When Dixon’s innovative two-seater dragster appeared in the Traxxas booth at the SEMA show held in Las Vegas, just two days removed from the 17th Toyota NHRA Nationals, penultimate race of the year, the chassis held a two-year-old, expired chassis [inspection] sticker issued by NHRA. Dixon, talking to www.competitionplus.com’s Bobby Bennett, thought nothing of the fact, but NHRA wasn’t happy and made certain they removed the sticker that same day (last Tuesday).
That was the last Dixon heard about the kerfuffle until this past Monday, when NHRA announced his indefinite exclusion from competition in both the Mello Yello and Lucas Oil (sportsman) series. It’s unknown whether Dixon intended to compete for Bartone Brothers in the Pomona series finale this weekend; their TAFC car isn’t on the entry list. NHRA has declined to speak further on the subject.
Read More: Dixon in Deep DooDoo with NHRA
It was Dixon’s intent, in having SFI chassis committee member and longtime nitro tub constructor Murf McKinney rebuild this car to include a second cockpit, to help market NHRA’s Mello Yello Drag Racing Series. Although a side-by-side Super Comp two-seater has been constructed and is being used by racing school owner and instructor Frank Hawley, Dixon’s machine would be the first Top Fuel dragster with a second, inline seat available for rides.
As Dixon explained to Bennett, “Everything that runs in exhibition – wheel-standers, jet cars, jet trucks, two-seat gas dragsters, two-seat top fuel dragster – there is no SFI spec to get in. I didn’t know and I’m obviously very sorry to create all this uproar.”
The two-seater dragster, which Dixon named NitroX2 has run at several tracks. Notably, in a video designed to promote the ride-along program, Dixon filmed at Palm Beach International Raceway (PBIR) in Florida, an IHRA track; he also put the car through its paces at NHRA-sanctioned Edgewater Sports Park, located near Cincinnati, Ohio.
Larry Dixon, a 62-race winner in NHRA Top Fuel, said he’d never intended to surprise the sanctioning body with the car. He said he’d told current president Peter Clifford about the car and had asked for blessings from Graham Light, vice president of operations, who declined to approve the car, which would strictly be used for exhibition, never for competition.
Light was likely concerned about safety of the car, and also wanted to know the business plan Dixon was proposing for it. He wanted to know the tune and who would be crewing the car, as Dixon explained his idea of running on Mondays after events, when many competitors stay to test. Dixon also spoke of possible integration into the show, when the second-generation drag racing star might take a visiting celebrity or VIP for an eighth-mile ride of a lifetime.
Dixon presented his insurance policy to the series, told them how the car would work and what the chassis load would be. Although Light didn’t agree to the car being part of NHRA’s marketing programs, he did not deny Dixon the right to have McKinney convert the chassis.

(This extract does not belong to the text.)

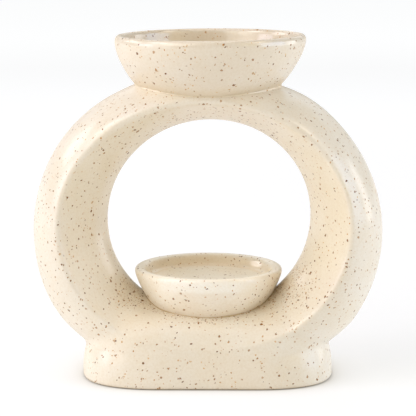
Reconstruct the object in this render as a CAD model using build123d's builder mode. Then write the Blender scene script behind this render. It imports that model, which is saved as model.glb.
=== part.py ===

Dixon just doesn’t understand why Light has decided to deny approval for the car. Does the rationale go back to March and his appearance in Gainesville? Is Light worried about insurance and liability to NHRA? With NHRA continuing to remain mum on this issue, the onus is on Light and his technical group to explain why they won’t welcome a marketing program that can bring more corporate and fan exposure to the excitement of NHRA drag racing.